Instruction: Exactly and only the lines from the one containing "def main() ->" through the one containing "WHITE = (1.0, 1.0, 1.0, 1.0)" are to be repeated, both ends included.

··· Supplied material ···

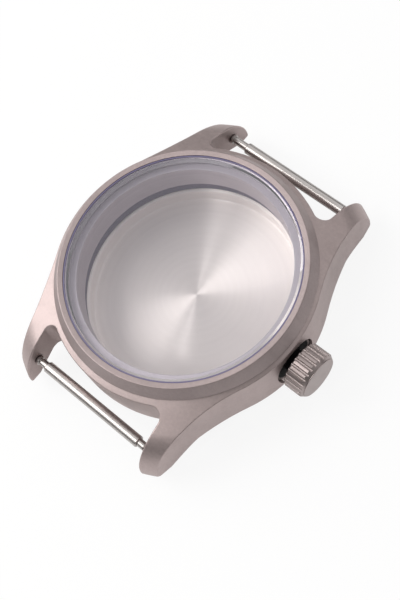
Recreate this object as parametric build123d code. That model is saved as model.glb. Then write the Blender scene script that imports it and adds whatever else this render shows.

···
··· Supplied material ···

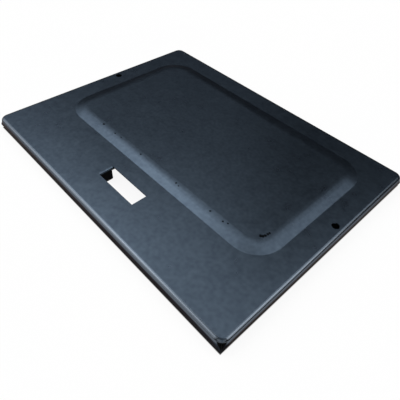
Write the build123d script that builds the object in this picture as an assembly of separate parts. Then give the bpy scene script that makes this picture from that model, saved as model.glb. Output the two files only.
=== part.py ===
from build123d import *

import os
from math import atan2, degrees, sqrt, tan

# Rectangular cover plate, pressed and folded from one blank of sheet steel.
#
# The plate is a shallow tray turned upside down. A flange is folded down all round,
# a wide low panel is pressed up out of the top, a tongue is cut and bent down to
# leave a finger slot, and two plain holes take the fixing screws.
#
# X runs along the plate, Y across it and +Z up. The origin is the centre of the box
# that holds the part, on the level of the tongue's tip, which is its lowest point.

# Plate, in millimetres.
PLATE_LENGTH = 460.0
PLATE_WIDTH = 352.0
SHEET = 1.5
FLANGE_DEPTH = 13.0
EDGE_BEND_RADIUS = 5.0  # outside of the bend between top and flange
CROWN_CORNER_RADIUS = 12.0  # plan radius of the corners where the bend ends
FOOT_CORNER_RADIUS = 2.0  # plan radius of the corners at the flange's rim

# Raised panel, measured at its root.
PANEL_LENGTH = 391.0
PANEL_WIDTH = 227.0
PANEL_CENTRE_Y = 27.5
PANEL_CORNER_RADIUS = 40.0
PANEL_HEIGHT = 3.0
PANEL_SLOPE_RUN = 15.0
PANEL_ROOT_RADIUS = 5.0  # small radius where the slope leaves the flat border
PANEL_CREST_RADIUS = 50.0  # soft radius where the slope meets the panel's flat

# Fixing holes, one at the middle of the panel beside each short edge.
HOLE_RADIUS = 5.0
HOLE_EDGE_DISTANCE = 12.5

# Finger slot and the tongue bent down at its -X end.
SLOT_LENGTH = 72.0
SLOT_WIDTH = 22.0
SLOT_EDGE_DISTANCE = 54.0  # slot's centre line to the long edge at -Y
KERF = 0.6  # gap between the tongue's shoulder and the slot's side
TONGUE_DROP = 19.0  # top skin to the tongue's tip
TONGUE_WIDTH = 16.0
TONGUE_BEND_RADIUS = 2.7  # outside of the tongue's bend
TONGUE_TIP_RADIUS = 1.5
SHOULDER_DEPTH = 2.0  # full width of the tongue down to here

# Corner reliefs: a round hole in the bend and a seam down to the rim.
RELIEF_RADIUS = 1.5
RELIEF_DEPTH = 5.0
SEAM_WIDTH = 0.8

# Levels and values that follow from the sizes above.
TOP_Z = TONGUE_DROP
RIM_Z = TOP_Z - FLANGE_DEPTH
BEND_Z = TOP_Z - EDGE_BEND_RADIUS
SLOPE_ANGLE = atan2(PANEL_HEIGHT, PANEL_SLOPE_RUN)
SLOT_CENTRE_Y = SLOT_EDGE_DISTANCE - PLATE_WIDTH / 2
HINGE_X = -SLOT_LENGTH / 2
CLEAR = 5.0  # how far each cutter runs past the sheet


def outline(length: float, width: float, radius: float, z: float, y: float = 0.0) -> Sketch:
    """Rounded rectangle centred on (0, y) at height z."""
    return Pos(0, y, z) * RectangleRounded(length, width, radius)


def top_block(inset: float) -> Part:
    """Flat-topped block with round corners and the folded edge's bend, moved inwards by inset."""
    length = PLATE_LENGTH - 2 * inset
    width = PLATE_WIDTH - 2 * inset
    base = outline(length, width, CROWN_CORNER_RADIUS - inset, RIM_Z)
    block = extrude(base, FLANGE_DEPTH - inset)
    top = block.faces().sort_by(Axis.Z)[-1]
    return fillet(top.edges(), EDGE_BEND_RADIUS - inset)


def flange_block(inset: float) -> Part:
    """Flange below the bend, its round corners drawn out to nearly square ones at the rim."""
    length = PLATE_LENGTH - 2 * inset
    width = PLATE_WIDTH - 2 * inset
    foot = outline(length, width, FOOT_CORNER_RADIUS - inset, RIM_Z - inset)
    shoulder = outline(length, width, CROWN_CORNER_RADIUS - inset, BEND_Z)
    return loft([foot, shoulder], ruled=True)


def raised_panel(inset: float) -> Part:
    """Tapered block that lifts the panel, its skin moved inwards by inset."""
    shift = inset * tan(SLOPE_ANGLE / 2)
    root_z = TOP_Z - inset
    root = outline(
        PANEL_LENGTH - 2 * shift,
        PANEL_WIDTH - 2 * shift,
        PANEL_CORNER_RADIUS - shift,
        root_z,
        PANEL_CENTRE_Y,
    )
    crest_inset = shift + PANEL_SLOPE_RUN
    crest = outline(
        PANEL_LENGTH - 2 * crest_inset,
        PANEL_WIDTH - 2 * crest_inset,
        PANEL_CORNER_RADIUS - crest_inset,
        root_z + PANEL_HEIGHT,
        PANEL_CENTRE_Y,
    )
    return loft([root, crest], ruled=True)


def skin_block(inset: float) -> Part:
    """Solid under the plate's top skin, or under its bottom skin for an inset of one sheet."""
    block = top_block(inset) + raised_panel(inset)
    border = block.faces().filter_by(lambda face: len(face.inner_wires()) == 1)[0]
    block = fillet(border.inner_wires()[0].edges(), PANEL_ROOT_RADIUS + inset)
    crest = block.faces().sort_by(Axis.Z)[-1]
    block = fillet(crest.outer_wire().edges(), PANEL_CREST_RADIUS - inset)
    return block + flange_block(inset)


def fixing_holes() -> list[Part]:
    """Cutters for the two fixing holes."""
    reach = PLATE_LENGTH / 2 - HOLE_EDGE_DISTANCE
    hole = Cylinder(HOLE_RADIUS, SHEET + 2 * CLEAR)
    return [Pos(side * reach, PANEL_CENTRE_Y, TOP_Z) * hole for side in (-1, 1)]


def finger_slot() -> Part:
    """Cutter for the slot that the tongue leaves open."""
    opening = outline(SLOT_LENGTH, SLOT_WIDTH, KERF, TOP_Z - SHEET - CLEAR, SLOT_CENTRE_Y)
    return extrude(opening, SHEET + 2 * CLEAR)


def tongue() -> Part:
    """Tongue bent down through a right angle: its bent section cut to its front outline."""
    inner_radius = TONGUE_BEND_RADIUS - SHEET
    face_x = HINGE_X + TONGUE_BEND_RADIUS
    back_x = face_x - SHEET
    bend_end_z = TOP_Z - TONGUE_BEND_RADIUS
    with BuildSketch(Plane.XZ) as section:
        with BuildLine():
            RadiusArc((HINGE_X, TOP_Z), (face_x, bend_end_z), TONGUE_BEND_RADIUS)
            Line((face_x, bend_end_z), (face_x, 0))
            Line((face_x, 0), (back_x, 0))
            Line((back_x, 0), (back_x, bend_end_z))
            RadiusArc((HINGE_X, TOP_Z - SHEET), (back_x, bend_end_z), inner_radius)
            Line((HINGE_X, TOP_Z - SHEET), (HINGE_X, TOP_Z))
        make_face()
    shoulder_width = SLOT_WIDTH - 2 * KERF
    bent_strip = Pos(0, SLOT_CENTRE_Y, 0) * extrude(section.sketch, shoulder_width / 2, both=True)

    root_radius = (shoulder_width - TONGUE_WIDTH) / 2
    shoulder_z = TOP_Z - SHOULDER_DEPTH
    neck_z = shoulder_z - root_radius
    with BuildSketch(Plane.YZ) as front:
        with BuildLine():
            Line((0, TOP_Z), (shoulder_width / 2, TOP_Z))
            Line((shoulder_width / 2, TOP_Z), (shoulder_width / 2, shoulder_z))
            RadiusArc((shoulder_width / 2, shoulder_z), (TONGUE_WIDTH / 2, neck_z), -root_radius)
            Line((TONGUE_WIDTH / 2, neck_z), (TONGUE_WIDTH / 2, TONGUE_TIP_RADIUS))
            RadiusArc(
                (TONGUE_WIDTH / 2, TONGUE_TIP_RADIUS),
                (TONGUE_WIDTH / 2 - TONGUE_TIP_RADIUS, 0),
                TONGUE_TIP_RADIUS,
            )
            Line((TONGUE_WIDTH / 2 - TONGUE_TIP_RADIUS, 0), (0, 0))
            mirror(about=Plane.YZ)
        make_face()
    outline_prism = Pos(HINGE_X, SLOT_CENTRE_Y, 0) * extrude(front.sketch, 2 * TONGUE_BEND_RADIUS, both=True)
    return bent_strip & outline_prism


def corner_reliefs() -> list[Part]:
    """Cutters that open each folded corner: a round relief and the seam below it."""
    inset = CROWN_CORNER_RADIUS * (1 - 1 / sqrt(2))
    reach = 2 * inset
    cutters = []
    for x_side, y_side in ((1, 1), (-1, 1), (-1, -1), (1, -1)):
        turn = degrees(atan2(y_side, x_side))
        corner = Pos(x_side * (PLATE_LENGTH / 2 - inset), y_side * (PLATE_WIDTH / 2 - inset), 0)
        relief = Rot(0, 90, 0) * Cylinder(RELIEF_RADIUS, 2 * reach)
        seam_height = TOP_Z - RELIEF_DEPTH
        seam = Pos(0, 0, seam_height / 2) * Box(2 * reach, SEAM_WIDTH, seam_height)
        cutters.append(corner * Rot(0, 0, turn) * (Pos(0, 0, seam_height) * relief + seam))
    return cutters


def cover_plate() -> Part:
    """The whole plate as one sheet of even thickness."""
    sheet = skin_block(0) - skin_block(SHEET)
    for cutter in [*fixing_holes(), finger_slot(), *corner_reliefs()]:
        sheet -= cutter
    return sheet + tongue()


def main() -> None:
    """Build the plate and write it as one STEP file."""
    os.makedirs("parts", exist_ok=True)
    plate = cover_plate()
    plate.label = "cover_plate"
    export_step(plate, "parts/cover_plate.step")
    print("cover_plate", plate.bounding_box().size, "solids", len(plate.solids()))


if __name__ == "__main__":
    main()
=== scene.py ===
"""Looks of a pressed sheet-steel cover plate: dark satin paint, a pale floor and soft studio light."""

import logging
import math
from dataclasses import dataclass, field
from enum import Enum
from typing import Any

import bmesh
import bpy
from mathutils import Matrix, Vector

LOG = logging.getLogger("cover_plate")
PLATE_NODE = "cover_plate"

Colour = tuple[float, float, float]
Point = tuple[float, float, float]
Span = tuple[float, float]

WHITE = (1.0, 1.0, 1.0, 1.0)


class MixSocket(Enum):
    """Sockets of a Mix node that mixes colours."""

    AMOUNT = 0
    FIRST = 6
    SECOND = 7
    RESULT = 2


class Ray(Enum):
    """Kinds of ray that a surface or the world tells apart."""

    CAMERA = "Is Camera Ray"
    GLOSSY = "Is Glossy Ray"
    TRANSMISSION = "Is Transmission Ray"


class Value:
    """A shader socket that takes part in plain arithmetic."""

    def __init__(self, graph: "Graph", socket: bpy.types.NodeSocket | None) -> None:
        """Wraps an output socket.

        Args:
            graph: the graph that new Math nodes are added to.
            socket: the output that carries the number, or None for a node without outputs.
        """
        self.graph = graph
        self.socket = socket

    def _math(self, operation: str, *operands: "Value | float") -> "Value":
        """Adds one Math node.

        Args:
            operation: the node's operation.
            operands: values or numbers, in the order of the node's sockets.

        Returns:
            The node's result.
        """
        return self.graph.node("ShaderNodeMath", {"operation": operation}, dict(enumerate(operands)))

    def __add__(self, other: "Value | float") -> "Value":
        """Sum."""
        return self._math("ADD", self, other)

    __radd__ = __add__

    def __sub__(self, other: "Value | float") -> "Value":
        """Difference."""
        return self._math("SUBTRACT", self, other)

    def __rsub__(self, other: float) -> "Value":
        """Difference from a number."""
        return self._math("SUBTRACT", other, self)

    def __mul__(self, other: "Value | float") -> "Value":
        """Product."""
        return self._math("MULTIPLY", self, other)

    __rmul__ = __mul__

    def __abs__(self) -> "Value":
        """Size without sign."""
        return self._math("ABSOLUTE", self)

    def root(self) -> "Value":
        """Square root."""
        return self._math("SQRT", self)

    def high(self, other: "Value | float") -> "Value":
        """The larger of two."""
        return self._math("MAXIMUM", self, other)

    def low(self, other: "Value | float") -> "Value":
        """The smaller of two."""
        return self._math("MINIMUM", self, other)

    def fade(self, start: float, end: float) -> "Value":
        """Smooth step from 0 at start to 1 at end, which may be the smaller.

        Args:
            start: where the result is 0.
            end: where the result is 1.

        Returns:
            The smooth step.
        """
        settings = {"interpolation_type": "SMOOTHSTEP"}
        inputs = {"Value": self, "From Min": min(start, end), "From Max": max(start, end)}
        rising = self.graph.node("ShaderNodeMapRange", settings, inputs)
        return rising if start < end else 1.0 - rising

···

Solution to the exercise:
def main() -> None:
    """Build the plate and write it as one STEP file."""
    os.makedirs("parts", exist_ok=True)
    plate = cover_plate()
    plate.label = "cover_plate"
    export_step(plate, "parts/cover_plate.step")
    print("cover_plate", plate.bounding_box().size, "solids", len(plate.solids()))


if __name__ == "__main__":
    main()
=== scene.py ===
"""Looks of a pressed sheet-steel cover plate: dark satin paint, a pale floor and soft studio light."""

import logging
import math
from dataclasses import dataclass, field
from enum import Enum
from typing import Any

import bmesh
import bpy
from mathutils import Matrix, Vector

LOG = logging.getLogger("cover_plate")
PLATE_NODE = "cover_plate"

Colour = tuple[float, float, float]
Point = tuple[float, float, float]
Span = tuple[float, float]

WHITE = (1.0, 1.0, 1.0, 1.0)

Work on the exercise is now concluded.